More Than a Sheep or a Rubber Duck

Weekly Lectionary takes a look (sometimes brief, sometimes longer, sometimes odd) at one of the lectionary passages for the upcoming Sunday. This week we'll look at the Old Testament passage of 2 Samuel 11:1-15.

Earlier this week, my pastor Bailey sent me a message asking if I could do the children's sermon this week. I replied, "Sure. Is there a particular text or theme you would want me to use?" Her message came back pretty quickly: "I'm preaching David and Bathsheba....if you want to go there."

The two of us riffed on what it would be like for me to touch on the themes of that story in a children's sermon. Hey kids! Today we're going to talk about adultery, rape, betrayal, and murder! Needless to say, I eventually decided to go with this week's New Testament passage which is from Ephesians.

But while brainstorming, my mind briefly touched on a time someone did tell this very adult tale to children; or at least an adaptation of it. It was the VeggieTales episode "King George and the Ducky." In this re-telling, King George (played by Larry the Cucumber) is a collector of rubber duckies.
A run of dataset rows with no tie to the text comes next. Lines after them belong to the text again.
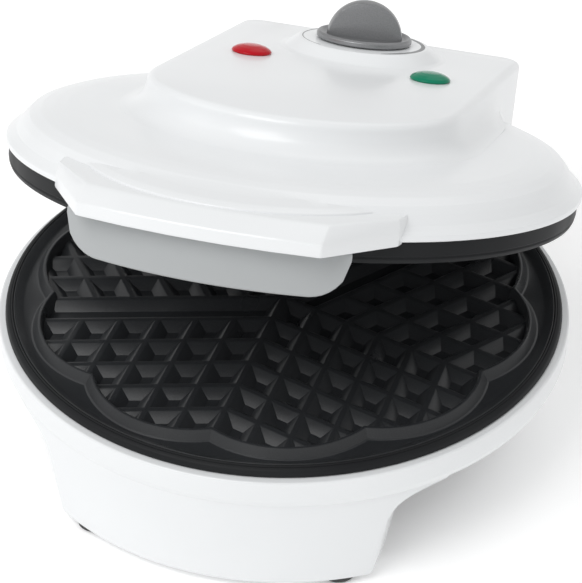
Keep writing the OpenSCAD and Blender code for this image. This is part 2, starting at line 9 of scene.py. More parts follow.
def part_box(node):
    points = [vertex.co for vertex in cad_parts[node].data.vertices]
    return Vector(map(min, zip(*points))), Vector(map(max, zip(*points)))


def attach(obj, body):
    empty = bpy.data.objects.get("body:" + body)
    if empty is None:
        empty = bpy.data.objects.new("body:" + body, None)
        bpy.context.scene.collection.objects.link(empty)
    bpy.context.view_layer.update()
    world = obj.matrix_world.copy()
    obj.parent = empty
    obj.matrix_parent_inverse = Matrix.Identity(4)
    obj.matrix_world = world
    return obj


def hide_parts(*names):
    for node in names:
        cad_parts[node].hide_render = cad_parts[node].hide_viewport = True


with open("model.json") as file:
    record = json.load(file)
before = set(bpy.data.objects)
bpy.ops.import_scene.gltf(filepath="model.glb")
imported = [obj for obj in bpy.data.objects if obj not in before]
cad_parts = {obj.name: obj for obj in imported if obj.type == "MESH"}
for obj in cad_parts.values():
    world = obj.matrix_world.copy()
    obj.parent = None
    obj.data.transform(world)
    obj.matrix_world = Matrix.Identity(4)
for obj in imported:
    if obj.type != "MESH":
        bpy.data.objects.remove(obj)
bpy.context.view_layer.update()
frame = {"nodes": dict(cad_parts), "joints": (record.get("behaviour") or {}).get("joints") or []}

# ---- Where the housings stand ----
# Shapes are drawn in millimetres about the mould's axis, with z = 0 where the two plates meet
# and the lid closed, and are then put in their place.

MM = 0.001
TURN_STEPS = 160
RIM_DROP = 1.5  # the lower rim ends this far under the parting plane
bezel_low, bezel_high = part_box("lower_bezel")
IN_BASE = Matrix.Translation((0, (bezel_low.y + bezel_high.y) / 2, bezel_high.z + RIM_DROP * MM))
hinge = next(Vector(j["pos_m"]) for j in frame["joints"] if j["name"] == "lid_hinge")
knob_axis = next(Vector(j["axis"]) for j in frame["joints"] if j["name"] == "knob_turn")
open_angle = math.atan2(knob_axis.y, knob_axis.z)
OPENED = (Matrix.Translation(hinge) @ Matrix.Rotation(-open_angle, 4, "X")
          @ Matrix.Translation(-hinge))
IN_LID = OPENED @ IN_BASE
KNOB_Y = 86
KNOB_TURN = math.radians(17)
LAMP_X, LAMP_Y = 34, 52
PIN_BORE_R = 2.56
IN_KNOB = IN_LID @ Matrix.Translation((0, KNOB_Y * MM, 0)) @ Matrix.Rotation(KNOB_TURN, 4, "Z")
HINGE_Y, HINGE_Z = 112.5, -7
MIRROR_Z = Matrix.Scale(-1, 4, (0, 0, 1))


# ---- Ways of working ----

def pick(piece):
    bpy.ops.object.select_all(action="DESELECT")
    piece.select_set(True)
    bpy.context.view_layer.objects.active = piece


def open_mesh(piece):
    pick(piece)
    bpy.ops.object.mode_set(mode="EDIT")


def close_mesh(inside=False):
    bpy.ops.mesh.select_all(action="SELECT")
    bpy.ops.mesh.remove_doubles(threshold=1e-6)
    bpy.ops.mesh.normals_make_consistent(inside=inside)
    bpy.ops.object.mode_set(mode="OBJECT")


def named(name):
    piece = bpy.context.object
    piece.name = piece.data.name = name
    return piece


def softened(corners, steps=5, closed=True):
    """The line through corners (x, y) or (x, y, radius), with an arc where there is a radius."""
    line = []
    for i, corner in enumerate(corners):
        here = Vector(corner[:2])
        radius = corner[2] if len(corner) > 2 else 0
        if not radius or (not closed and i in (0, len(corners) - 1)):
            line.append(here)
            continue
        back = (Vector(corners[i - 1][:2]) - here).normalized()
        ahead = (Vector(corners[(i + 1) % len(corners)][:2]) - here).normalized()
        half = math.acos(max(-1, min(1, back.dot(ahead)))) / 2
        reach = radius / math.tan(half)
        centre = here + (back + ahead).normalized() * radius / math.sin(half)
        start, end = here + back * reach - centre, here + ahead * reach - centre
        sweep = start.angle_signed(end)
        for k in range(steps + 1):
            turn = Matrix.Rotation(-sweep * k / steps, 2)
            line.append(centre + turn @ start)
    return line


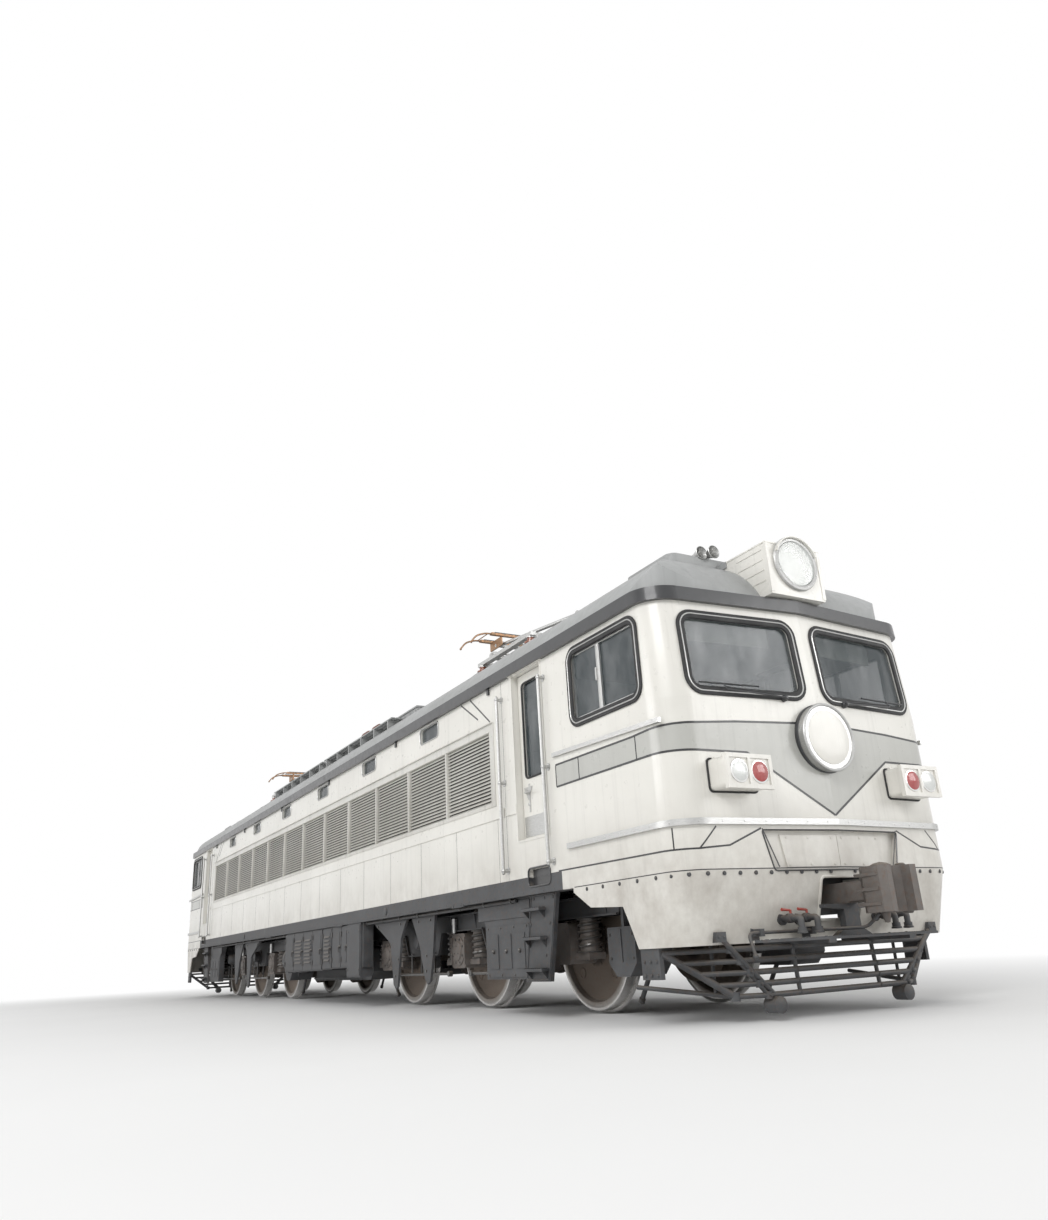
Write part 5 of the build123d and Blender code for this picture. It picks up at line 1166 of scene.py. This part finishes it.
for x, y in [(x, BUS_Y) for x in BUS_X] + [(0, -0.3)]:
    caps.lathe((x, y, roof_z(y) - 0.004), UP, foot)
    caps.lathe((x, y, 4.326), UP, cap, 20)
clamps = Piece("busbar_clamps", "copper")
for x in BUS_X:
    for dx in (-0.067, 0.043):
        clamps.disc((x + dx, BUS_Y, 4.383), FORWARD, 0.027, 0.024, 16)
    clamps.bolts([(x, BUS_Y, 4.403)], UP, 0.010, 0.010)
sheds = Piece("breaker_sheds", "insulator_glaze")
for way in (1, -1):
    boss = ((0, 0.080), (0.02, 0.080), (0.026, 0.055), (0.05, 0.05), (0.054, 0))
    clamps.lathe((way * 0.42, -0.3, 4.5), FORWARD * way, boss)
    for x in spread(0.17, 0.06, 4):
        shed = ((0, 0.074), (0.004, 0.104), (0.012, 0.108), (0.024, 0.074))
        sheds.lathe((way * x, -0.3, 4.5), FORWARD * way, shed, 28)
done(caps, clamps, sheds)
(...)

He wants all of them. One day, he spots a peasant named Tomas (played by Junior Asparagus) with what George thinks is the most beautiful rubber duck in the entire world. He must have it.

So KG sends Tomas off to the Great Pie War so that he and his unwilling assistant (Bob the Tomato) can break in and steal Tomas' beloved duck. This being a children's series, the worst that happens is that the young peasant gets slammed by a boysenberry pie pretty badly. In the end, Pa Grape plays a wise, slightly odd old man named Melvin who helps George see the error of his ways. KG returns the rubber ducky to Tomas and everyone sings a jaunty song about how it's not okay to be selfish.

I'm not going to lie, I've always been kind of impressed by the episode. It was a clever riff that kept the arc of a R-Rated story but made it suitable for children. Yet thinking back to it this week, something gnawed at me. It's probably because Bailey said she was going to touch on the voicelessness of Bathsheba (and I hope I am not stepping too much on the toes of her sermon; if it helps, probably 10 people will read this post and a third will be related to me). It bothered me that Bathsheba was rendered an inanimate object; a thing.

Then I remembered that in Nathan's story that convinces David of his crime (next week's Old Testament text), Bathsheba is a sheep, a pet, a domesticated animal. In both retellings she is a piece of property that passes between the two main characters. There are some storytelling rules that make that happen, but it's unsettling. I've long thought that Bathsheba was a victim in this story, but I never quite took into view how the author of the text seems to view her: an inciting incident at best, a piece of property at worst. And I'm ashamed to admit that at 32 and with a good deal of religious education, this hadn't occurred to me before.

But she wasn't a thing. She was a human who probably had no choice but to obey the king's orders. She was a human who lost her husband and who carried a child to term who then died (and was told that God killed the child). She was a human who spent the rest of her life with the man who ordered her husband to be killed. We call this story "David and Bathsheba," but it's staggering to me how little we consider her.

It makes me consider what other people in scripture--women, children, men--might get this treatment. What people in our world get this kind of treatment? Because there is no doubt in my mind that we treat some human beings like sheep, rubber duckies, or worse. And when we do that our heart does not follow God.